Entries with model source code.
☆ ☆ ☆ ☆
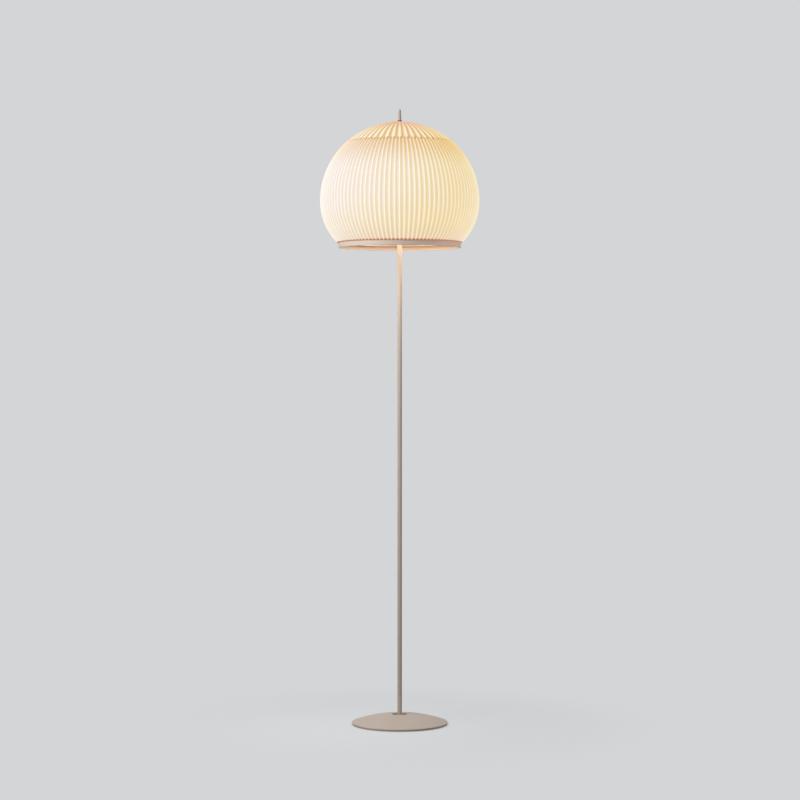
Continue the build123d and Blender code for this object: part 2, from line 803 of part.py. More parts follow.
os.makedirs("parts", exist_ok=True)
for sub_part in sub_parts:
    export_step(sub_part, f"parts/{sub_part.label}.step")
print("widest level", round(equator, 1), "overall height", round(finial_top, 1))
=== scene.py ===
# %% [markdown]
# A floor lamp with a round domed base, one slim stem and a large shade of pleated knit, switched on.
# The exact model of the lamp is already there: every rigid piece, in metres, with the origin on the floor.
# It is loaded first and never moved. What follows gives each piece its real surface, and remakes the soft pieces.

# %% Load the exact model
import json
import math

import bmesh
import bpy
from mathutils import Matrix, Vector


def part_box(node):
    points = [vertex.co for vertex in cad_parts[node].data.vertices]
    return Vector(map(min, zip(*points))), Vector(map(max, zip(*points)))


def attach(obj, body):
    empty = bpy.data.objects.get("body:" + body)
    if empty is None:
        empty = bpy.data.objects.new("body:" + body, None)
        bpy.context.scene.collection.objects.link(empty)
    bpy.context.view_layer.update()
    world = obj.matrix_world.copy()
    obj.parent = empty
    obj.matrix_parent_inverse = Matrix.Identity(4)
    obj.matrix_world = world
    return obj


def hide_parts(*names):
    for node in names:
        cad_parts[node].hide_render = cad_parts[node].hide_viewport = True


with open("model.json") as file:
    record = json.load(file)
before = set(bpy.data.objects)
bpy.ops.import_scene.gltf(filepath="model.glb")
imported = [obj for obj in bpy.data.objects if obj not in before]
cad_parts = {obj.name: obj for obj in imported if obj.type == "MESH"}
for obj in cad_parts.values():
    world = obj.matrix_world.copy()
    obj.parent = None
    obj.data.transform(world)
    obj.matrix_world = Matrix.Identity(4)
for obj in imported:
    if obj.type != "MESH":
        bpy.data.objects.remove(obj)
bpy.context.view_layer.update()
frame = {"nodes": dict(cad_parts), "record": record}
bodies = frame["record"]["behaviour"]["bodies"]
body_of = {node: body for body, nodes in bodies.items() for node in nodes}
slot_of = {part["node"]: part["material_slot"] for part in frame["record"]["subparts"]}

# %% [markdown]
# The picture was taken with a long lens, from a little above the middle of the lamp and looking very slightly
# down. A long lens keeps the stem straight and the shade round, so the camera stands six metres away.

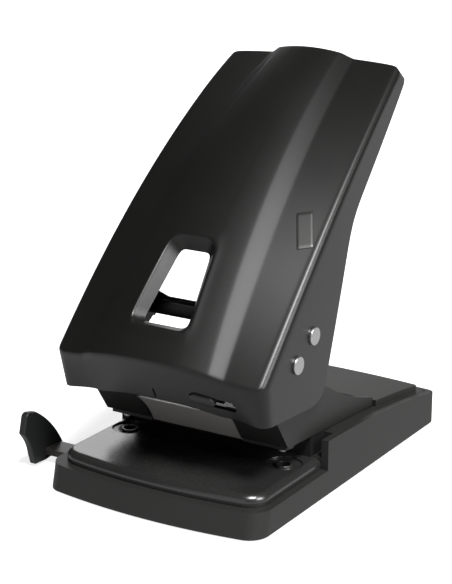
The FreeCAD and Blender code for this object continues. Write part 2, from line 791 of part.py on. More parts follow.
☆ ☆ ☆ ☆
What is asked. Exactly the lines from the one holding "for sub_part in" through the one holding "bpy.data.objects.remove(obj)" should be printed, ends included.

Written solution.
for sub_part in sub_parts:
    export_step(sub_part, f"parts/{sub_part.label}.step")
print("widest level", round(equator, 1), "overall height", round(finial_top, 1))
=== scene.py ===
# %% [markdown]
# A floor lamp with a round domed base, one slim stem and a large shade of pleated knit, switched on.
# The exact model of the lamp is already there: every rigid piece, in metres, with the origin on the floor.
# It is loaded first and never moved. What follows gives each piece its real surface, and remakes the soft pieces.

# %% Load the exact model
import json
import math

import bmesh
import bpy
from mathutils import Matrix, Vector


def part_box(node):
    points = [vertex.co for vertex in cad_parts[node].data.vertices]
    return Vector(map(min, zip(*points))), Vector(map(max, zip(*points)))


def attach(obj, body):
    empty = bpy.data.objects.get("body:" + body)
    if empty is None:
        empty = bpy.data.objects.new("body:" + body, None)
        bpy.context.scene.collection.objects.link(empty)
    bpy.context.view_layer.update()
    world = obj.matrix_world.copy()
    obj.parent = empty
    obj.matrix_parent_inverse = Matrix.Identity(4)
    obj.matrix_world = world
    return obj


def hide_parts(*names):
    for node in names:
        cad_parts[node].hide_render = cad_parts[node].hide_viewport = True


with open("model.json") as file:
    record = json.load(file)
before = set(bpy.data.objects)
bpy.ops.import_scene.gltf(filepath="model.glb")
imported = [obj for obj in bpy.data.objects if obj not in before]
cad_parts = {obj.name: obj for obj in imported if obj.type == "MESH"}
for obj in cad_parts.values():
    world = obj.matrix_world.copy()
    obj.parent = None
    obj.data.transform(world)
    obj.matrix_world = Matrix.Identity(4)
for obj in imported:
    if obj.type != "MESH":
        bpy.data.objects.remove(obj)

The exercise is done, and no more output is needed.